> **DATASET EXTRACT**
┏━━
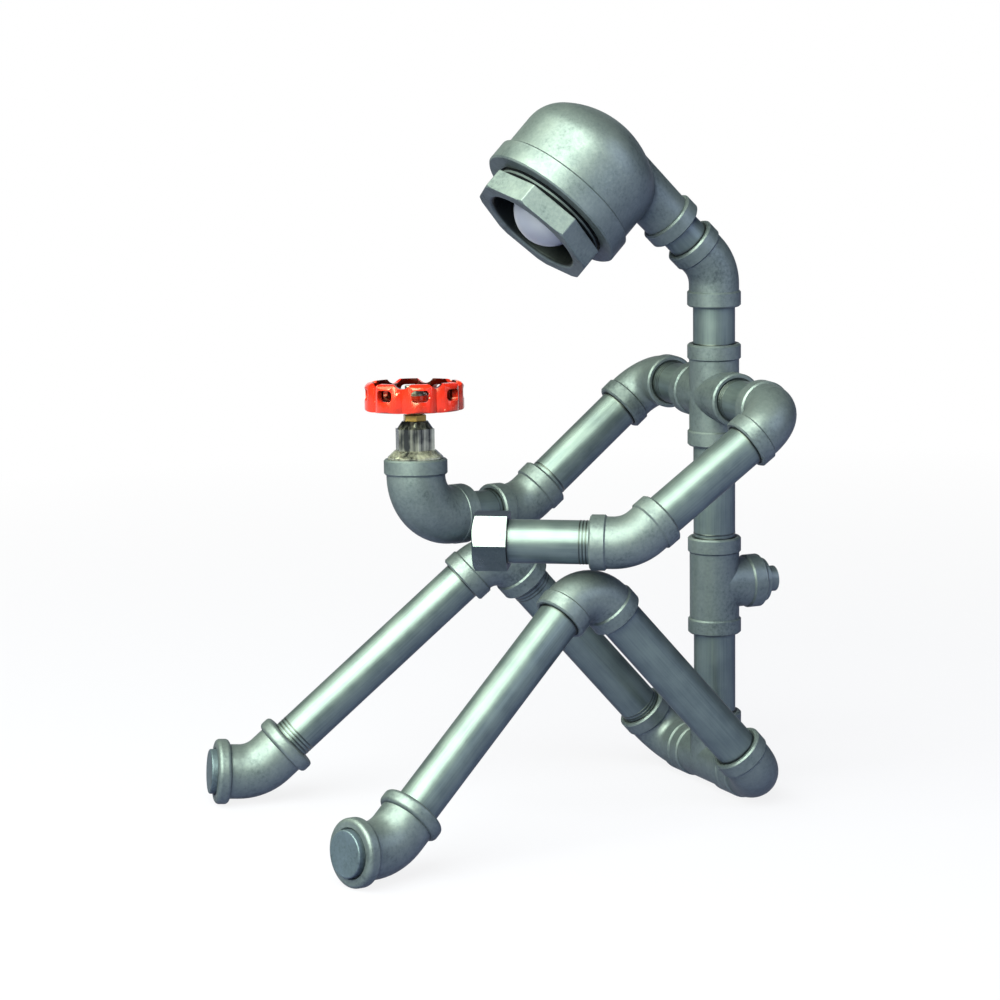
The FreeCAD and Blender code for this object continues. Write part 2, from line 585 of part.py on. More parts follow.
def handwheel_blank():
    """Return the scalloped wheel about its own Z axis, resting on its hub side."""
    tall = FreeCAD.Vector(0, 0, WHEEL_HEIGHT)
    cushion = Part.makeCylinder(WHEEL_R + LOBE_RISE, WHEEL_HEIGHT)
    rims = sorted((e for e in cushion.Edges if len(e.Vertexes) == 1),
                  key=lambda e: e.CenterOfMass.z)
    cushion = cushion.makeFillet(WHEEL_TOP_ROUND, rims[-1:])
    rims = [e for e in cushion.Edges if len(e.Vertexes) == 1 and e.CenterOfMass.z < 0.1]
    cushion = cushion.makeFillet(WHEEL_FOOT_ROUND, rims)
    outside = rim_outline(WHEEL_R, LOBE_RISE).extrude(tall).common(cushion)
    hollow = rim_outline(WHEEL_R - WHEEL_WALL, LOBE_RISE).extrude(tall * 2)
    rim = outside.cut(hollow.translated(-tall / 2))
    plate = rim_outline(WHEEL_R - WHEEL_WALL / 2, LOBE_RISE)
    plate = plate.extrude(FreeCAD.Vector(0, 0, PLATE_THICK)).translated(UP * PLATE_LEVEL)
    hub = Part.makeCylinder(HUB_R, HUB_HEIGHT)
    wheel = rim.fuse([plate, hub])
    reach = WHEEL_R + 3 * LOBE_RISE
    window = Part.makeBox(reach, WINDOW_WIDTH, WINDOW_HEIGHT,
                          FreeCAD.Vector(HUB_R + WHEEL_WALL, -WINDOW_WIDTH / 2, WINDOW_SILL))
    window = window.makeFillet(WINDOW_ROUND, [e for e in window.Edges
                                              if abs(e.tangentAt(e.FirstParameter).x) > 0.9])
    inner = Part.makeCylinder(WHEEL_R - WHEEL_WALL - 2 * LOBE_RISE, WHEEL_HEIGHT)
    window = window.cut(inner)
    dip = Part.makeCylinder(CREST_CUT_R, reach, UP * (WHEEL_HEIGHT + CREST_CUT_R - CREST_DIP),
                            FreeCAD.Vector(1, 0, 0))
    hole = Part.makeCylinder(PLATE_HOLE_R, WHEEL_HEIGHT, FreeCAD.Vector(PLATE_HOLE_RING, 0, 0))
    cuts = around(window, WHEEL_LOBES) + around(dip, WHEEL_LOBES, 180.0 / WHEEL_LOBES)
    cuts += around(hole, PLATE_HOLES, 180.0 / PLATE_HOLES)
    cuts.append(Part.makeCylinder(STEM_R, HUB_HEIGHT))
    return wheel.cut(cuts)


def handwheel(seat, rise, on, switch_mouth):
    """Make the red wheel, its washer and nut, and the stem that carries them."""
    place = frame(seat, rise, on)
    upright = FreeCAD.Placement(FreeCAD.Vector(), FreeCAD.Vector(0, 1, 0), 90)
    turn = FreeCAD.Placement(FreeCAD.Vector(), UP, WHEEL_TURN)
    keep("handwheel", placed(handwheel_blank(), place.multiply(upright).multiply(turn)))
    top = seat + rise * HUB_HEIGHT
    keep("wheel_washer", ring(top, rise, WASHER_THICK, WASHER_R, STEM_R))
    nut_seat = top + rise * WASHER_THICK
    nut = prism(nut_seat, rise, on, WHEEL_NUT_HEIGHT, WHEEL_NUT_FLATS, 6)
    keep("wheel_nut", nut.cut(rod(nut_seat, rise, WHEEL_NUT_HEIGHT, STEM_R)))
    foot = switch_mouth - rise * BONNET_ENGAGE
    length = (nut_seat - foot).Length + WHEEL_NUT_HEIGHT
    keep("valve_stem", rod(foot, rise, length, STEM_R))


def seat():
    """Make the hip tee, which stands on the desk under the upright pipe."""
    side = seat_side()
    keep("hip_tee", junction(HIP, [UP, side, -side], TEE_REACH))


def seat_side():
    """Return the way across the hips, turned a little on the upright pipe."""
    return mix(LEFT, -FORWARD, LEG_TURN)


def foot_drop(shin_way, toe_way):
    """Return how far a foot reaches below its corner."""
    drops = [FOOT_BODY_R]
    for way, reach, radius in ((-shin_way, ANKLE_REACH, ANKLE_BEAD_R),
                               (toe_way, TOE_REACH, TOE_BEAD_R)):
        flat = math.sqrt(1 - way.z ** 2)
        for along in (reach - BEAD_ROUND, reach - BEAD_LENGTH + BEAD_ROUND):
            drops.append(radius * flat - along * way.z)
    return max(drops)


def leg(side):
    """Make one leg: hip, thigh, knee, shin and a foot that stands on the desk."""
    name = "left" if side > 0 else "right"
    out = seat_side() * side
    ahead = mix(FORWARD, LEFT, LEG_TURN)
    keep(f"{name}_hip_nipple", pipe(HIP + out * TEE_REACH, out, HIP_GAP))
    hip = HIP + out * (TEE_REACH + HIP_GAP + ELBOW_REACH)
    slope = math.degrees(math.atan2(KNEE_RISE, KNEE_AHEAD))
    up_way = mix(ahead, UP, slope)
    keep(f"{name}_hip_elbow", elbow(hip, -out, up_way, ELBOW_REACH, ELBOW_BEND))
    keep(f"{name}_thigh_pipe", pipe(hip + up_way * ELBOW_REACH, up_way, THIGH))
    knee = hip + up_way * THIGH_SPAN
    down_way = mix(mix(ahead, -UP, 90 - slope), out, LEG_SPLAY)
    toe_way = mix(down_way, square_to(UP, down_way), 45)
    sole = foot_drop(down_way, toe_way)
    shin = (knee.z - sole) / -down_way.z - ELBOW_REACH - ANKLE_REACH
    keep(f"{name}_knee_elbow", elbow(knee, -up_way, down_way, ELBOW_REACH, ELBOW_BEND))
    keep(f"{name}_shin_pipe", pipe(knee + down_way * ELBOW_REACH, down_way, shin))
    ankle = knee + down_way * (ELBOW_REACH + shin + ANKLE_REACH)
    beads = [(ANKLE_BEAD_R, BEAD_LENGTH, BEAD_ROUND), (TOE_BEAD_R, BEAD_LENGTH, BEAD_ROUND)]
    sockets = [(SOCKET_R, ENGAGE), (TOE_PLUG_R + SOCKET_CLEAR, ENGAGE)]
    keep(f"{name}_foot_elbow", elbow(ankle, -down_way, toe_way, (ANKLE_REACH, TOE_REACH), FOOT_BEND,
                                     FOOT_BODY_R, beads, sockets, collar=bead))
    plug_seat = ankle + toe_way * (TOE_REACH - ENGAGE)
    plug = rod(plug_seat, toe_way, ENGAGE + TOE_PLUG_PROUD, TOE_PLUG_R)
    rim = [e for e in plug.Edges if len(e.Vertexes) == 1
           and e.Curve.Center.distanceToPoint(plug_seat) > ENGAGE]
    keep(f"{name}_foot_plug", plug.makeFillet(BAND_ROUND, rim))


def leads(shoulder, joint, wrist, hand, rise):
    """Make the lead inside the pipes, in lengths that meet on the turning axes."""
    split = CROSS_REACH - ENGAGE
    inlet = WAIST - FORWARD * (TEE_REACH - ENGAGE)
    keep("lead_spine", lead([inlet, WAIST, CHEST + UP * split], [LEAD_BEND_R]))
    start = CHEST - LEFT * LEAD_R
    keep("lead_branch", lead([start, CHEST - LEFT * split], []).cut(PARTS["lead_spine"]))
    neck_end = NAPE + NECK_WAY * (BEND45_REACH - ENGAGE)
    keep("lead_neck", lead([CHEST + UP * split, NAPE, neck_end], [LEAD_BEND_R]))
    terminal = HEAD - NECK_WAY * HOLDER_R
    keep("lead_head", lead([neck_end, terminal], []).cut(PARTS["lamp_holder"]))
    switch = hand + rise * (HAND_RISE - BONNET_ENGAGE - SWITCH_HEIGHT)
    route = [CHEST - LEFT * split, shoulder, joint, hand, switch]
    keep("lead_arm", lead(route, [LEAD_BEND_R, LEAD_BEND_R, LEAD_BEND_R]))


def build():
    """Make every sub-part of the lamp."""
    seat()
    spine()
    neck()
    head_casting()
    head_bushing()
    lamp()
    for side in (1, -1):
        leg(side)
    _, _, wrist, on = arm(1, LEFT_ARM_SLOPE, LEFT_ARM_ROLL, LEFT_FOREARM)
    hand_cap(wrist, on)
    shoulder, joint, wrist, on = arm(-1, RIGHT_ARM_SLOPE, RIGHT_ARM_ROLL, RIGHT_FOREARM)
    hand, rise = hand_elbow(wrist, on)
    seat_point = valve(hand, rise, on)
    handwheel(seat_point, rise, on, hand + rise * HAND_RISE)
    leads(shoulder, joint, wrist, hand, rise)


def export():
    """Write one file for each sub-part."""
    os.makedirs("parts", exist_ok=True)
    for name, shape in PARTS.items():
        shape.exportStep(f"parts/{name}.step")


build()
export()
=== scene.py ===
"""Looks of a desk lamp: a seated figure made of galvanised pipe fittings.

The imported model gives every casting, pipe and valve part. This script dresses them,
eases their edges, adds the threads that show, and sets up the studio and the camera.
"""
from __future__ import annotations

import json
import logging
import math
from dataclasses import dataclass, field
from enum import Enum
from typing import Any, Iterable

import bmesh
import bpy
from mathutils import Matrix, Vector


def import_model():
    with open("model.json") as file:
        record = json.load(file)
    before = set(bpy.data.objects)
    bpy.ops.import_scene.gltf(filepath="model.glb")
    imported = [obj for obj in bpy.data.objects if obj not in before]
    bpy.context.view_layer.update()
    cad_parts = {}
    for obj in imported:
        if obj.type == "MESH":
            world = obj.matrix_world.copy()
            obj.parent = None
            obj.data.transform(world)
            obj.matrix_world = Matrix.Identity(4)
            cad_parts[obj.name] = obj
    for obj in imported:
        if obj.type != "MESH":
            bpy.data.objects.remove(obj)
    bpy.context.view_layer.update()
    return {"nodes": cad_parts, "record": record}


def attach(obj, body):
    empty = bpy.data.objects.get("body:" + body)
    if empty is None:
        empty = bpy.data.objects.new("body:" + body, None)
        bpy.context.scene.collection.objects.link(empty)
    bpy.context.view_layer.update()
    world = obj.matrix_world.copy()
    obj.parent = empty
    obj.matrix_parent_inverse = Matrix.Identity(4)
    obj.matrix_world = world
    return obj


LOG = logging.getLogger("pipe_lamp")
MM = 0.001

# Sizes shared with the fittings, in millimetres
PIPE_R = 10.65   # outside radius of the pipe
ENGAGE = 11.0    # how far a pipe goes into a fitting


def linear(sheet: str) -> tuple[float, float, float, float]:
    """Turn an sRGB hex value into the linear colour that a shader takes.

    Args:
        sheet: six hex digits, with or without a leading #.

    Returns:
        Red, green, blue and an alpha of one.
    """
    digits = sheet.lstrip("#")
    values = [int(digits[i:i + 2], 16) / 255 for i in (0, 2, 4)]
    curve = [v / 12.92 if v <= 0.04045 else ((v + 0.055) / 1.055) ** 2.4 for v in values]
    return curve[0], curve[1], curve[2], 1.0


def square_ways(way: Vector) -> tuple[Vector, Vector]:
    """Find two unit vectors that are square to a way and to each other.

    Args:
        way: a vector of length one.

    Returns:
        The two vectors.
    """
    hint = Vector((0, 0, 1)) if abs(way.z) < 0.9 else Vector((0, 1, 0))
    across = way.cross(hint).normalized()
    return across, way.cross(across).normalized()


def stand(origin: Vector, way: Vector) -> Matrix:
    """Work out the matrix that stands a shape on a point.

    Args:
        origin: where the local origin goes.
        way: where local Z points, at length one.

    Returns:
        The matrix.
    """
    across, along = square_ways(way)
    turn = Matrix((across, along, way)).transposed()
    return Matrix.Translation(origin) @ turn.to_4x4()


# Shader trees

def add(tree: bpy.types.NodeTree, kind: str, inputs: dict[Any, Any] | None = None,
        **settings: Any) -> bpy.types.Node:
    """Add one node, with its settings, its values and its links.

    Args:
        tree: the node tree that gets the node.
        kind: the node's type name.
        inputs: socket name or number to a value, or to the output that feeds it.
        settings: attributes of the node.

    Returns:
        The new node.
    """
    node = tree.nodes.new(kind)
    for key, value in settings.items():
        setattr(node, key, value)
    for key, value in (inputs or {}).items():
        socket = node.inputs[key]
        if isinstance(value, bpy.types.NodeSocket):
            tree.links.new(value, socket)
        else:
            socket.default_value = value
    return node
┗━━
> **PROBLEM DESCRIPTION**
Among the lines above, find the one with "for name, shape" and the one with "imported = [obj". Quote both and everything between them, exactly.

> **COMPLETED TASK**
    for name, shape in PARTS.items():
        shape.exportStep(f"parts/{name}.step")


build()
export()
=== scene.py ===
"""Looks of a desk lamp: a seated figure made of galvanised pipe fittings.

The imported model gives every casting, pipe and valve part. This script dresses them,
eases their edges, adds the threads that show, and sets up the studio and the camera.
"""
from __future__ import annotations

import json
import logging
import math
from dataclasses import dataclass, field
from enum import Enum
from typing import Any, Iterable

import bmesh
import bpy
from mathutils import Matrix, Vector


def import_model():
    with open("model.json") as file:
        record = json.load(file)
    before = set(bpy.data.objects)
    bpy.ops.import_scene.gltf(filepath="model.glb")
    imported = [obj for obj in bpy.data.objects if obj not in before]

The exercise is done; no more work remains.